Stone Town has an interesting history, shaped as much by the Arab and Persian traders who started coming to Zanzibar around 150 AD as its native people. The Portuguese briefly ruled in the 15th century and built a small settlement which later became Stone Town. Then the Omani Arabs took over and started trading spices, ivory, and slaves, even making Zanzibar the capital of the Omani empire. The British made Zanzibar a protectorate in the 1890s and held onto it until 1964 when a revolution led to independence and subsequently to the joining of Zanzibar and the Republic of Tanganyika into Tanzania.

Anglican church in Stone Town

Inside of the Anglican church

Cross connecting Zambia and Zanzibar
via Livingstone's heart - a bit creepy

Monument at the former Slave Market


There are other interesting tidbits as well. When the “House of Wonders” was built in 1883 by one of the Omani sultans, it was the first place in East Africa sporting an elevator, which I thought was the most interesting piece in the rather dilapidated and sad-looking museum it has since been converted to. When you visit the Anglican Cathedral at the site of the old Slave Market, you will find a crucifix in honor of David Livingstone, which was carved from the tree in Zambia where Livingstone’s heart is buried. There is really nothing in Africa, it seems, that David Livingstone did not somehow touch. I didn’t know this, but he lobbied the British government very hard to put an end to the slave trade, which is why he is still revered in Zanzibar to this day. And finally: Who knew that Freddy Mercury was born and raised in Zanzibar, where you can still visit his birthplace?


I loved how the merchants built orderly mounds with their fruit

The griping from our kids about the smell was harder to endure than the actual smell




I love markets in exotic countries - they give you an
appreciation for where the food comes from

If this all sounds very exotic, it is. You will see as much in the pictures I took. However, what you will not really see in the pictures are the dirt and poverty everywhere around you, and the one thing you definitely will not get a sense of is the smell. Just imagine a heavy dose of BO and freshly-slaughtered meat and chicken shit and fish market, and you might get an idea of what it was like.


Typical Zanzibar door


Supposedly the brass studs are there to keep away
elephants - perhaps this is an Indian custom?
Swahili House, Stone Town's premier hotel

We passed many little shops where you could buy everything - from the Obama bag...

...to sandals made from bicycle tires
I was fascinated by the people more than anything else
in Zanzibar...

...and the people were fascinated by my camera!

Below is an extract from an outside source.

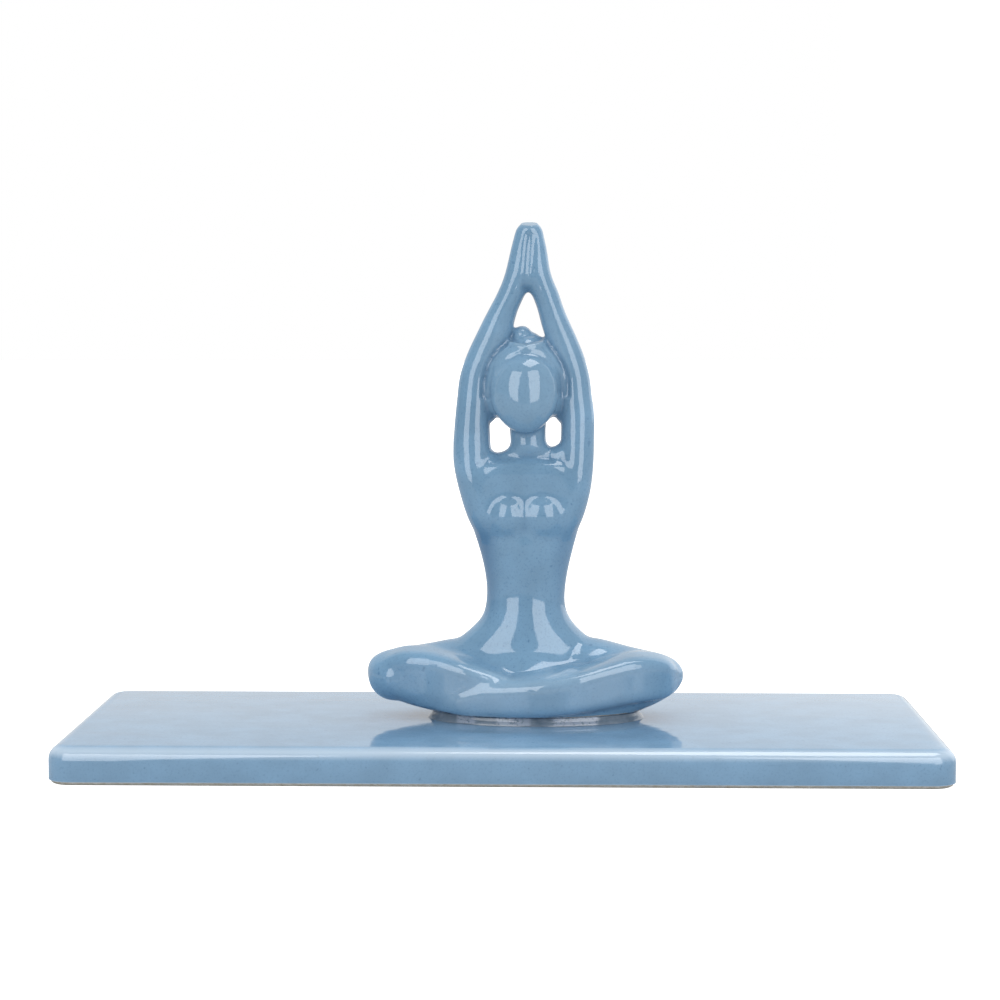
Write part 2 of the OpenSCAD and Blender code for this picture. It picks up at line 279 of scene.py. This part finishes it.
RIGHT_SHIN = [
    (-26.6, -10.6, 3.2, 1, 1), (-24.6, -11.2, 3.4, 3, 2), (-20.6, -12.6, 3.8, 4.8, 2.8),
    (-16.4, -13.6, 4.4, 5.4, 4), (-12, -14.6, 5.3, 5.7, 5), (-5, -16, 5.8, 6, 5.3),
    (4, -17.2, 6.4, 6.2, 5.6), (12, -16.6, 7.5, 6.6, 6), (18, -15.4, 8.6, 6.8, 6.3),
    (24, -13.2, 9.8, 6.8, 6.6), (31, -10.4, 11, 6.8, 6.8), (37, -8.2, 11, 6.4, 6.4),
    (41.6, -6.2, 10.6, 5.2, 5.3), (44, -4.8, 10.4, 2.6, 2.8),
]
TUCKED_FOOT = [
    (-7, -11.6, 8.8, 2, 1.6), (0, -12, 9.9, 3.4, 2.2), (7, -11.6, 11, 3.8, 2.4),
    (15, -10.6, 12.2, 3.4, 2.3), (23, -9.4, 13, 2.2, 1.5),
]
CHEST_CORNERS = 0.3
SHIN_CORNERS = 0.45
SHIN_TIP = 6

body = [
    drawn_out("figure_glaze", SEAT, sides=72),
    drawn_out("torso", TORSO, sides=64, leans=True),
    drawn_out("chest", CHEST, leans=True, squared=CHEST_CORNERS),
    drawn_out("left_arm", LEFT_ARM, leans=True),
    drawn_out("right_arm", RIGHT_ARM, leans=True),
    drawn_out("palms", PALMS, leans=True),
    drawn_out("left_thigh", LEFT_THIGH, along_x=True),
    drawn_out("right_thigh", RIGHT_THIGH, along_x=True),
    drawn_out("left_shin", LEFT_SHIN, along_x=True, squared=SHIN_CORNERS, tip=SHIN_TIP),
    drawn_out("right_shin", RIGHT_SHIN, along_x=True, squared=SHIN_CORNERS, tip=SHIN_TIP),
    drawn_out("tucked_foot", TUCKED_FOOT, along_x=True),
    ball("left_breast", (-4.7, -2.6, 56.8), (6.4, 5.7, 7.1)),
    ball("right_breast", (4.9, -2.6, 56.8), (7.2, 5.7, 7.1)),
    ball("left_shoulder", (-10.7, 0.6, 72.8), (3.4, 4.4, 3.2)),
    ball("right_shoulder", (10.2, 0.6, 74.4), (3.6, 4.4, 3.2)),
]
head = [
    drawn_out("fingertips", FINGERTIPS, leans=True),
    drawn_out("hair", HAIR, sides=48, leans=True),
    drawn_out("face", FACE, sides=48, leans=True),
    ball("left_hair_side", (-11.4, 1.6, 87.1), (3.4, 3.6, 3.6)),
    ball("right_hair_side", (12, 1.6, 86.8), (3.4, 3.6, 3.6)),
    ball("bun", (-0.9, 1.4, 109.2), (2.9, 3.2, 2.9)),
    ball("bun_knot", (1.6, 1.2, 108.2), (2.8, 3, 2)),
]


def per_vertex(o, what):
    """The vertices' places ("co") or normals ("normal"), one row each."""
    flat = np.empty(len(o.data.vertices) * 3)
    o.data.vertices.foreach_get(what, flat)
    return flat.reshape(-1, 3)


def places(o):
    """The vertices' places on the figure, in drawn mm."""
    return (per_vertex(o, "co") - np.array(AXIS)) / np.array(STRETCH)


def weigh(o, name, weights):
    group = o.vertex_groups.new(name=name)
    for i in np.flatnonzero(weights > 0.01):
        group.add([int(i)], float(weights[i]), "REPLACE")


def ramp(value, low, high):
    return np.clip((value - low) / (high - low), 0, 1)


SIDE_FADE = 3
ANYWHERE = 1000


def rub_down(o, low, high, fade, times, weight=1, in_to=-SIDE_FADE, out_to=ANYWHERE, front=ANYWHERE):
    """Smooths the forms' joins between two heights, from in_to to out_to on both sides of the
    middle, and in front of the y called front. It fades out over some mm at each."""
    x, y, z = places(o).T
    weights = weight * ramp(z, low - fade, low) * ramp(z, high + fade, high)
    weights *= ramp(abs(x), in_to, in_to + SIDE_FADE) * ramp(abs(x), out_to + SIDE_FADE, out_to)
    weights *= ramp(y, front + SIDE_FADE, front)
    weigh(o, "rubbed_down", weights)
    modify(o, "SMOOTH", factor=0.5, iterations=times, vertex_group="rubbed_down")
    o.vertex_groups.clear()


def carve(o, line, width, depth, front=0):
    """A groove along a line of (x, z) on the side that faces the front, or a bead if depth is negative."""
    p = places(o)
    far = np.full(len(p), 1e9)
    for (ax, az), (bx, bz) in zip(line, line[1:]):
        along = np.array((bx - ax, bz - az))
        off = p[:, (0, 2)] - (ax, az)
        t = np.clip(off @ along / (along @ along), 0, 1)
        far = np.minimum(far, np.linalg.norm(off - t[:, None] * along, axis=1))
    weights = np.clip(1 - (far / width) ** 2, 0, 1) ** 2
    weights[p[:, 1] > front] = 0
    weigh(o, "groove", weights)
    modify(o, "DISPLACE", strength=-depth * MM, mid_level=0, vertex_group="groove")
    o.vertex_groups.clear()


pick(*body)
bpy.ops.object.join()
figure = bpy.context.object
modify(figure, "REMESH", mode="VOXEL", voxel_size=BODY_VOXEL)

# The joins on the chest, beside the arms, around the belly, on the legs and in the lap are rubbed down
rub_down(figure, 48, 72, fade=3, times=11, out_to=12, front=0)
rub_down(figure, 52, 68, fade=4, times=24, in_to=8, out_to=15, front=-1)
rub_down(figure, 17, 26, fade=4, times=14)
rub_down(figure, 2, 18, fade=2, times=6, weight=0.6)
rub_down(figure, 10, 17, fade=3, times=10, out_to=15, front=-4)

pick(figure, *head)
bpy.ops.object.join()
modify(figure, "REMESH", mode="VOXEL", voxel_size=HEAD_VOXEL)
rub_down(figure, 2, 122, fade=2, times=8)
rub_down(figure, 124, 141, fade=1.5, times=40)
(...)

Our tour would have included an extra hour of wandering through the alleys of Stone Town on our own before returning to the hotel, but our kids put a quick end to that notion with four very murderous looks and determined strides toward our air-conditioned bus back to the oasis of La Gemma dell’ Est.

More on Zanzibar:

4 comments :

2summers.net said...

Great post! Also very interesting that you weren't allowed to eat or drink in Stone Town during Ramadan. I never would have thought of that.

Sine said...

Thanks! To be honest, I wouldn't have thought about it either, I'm not really the culturally sensitive type by nature, but the tour guides brought it up, as well as the dress code - I suffered through an entire day in a long dress just to be decently covered.

W. A. Jeffrey said...

Tanzania is the same way during Ramadan, BUT if you are in the more urban areas or areas where there are fewer muslims it is much more tolerant. And in Tanzania you can usually go inside a café or hotel to get a drink; it is just out in the street that you can get into trouble. I've heard it is a tad dicier in Zanzibar. Muslims are super sensitive about this stuff. The travel website for Tanzania warns you that you could get assaulted if you don't respect these customs. I've made a mental note not to go during Ramadan as I like to drink steadily throughout the day so as to make it easier on my sinuses and digestion.

As to the smell, I suppose you get used to it after awhile. My cousins grew up on a farm and when I visited them the animal and manure smells were almost overwhelming at first but after a couple of days I got used to it. With pig farms it takes me a week or more.

Sine said...

Yes, I think it would be more fun to travel outside of Ramadan. Mind you, it wasn't an issue in our hotel, but walking through Stone Town was a bit boring with no restaurants open. Although not sure our kids would have been to enamored with what might have been on offer. I however would have loved that.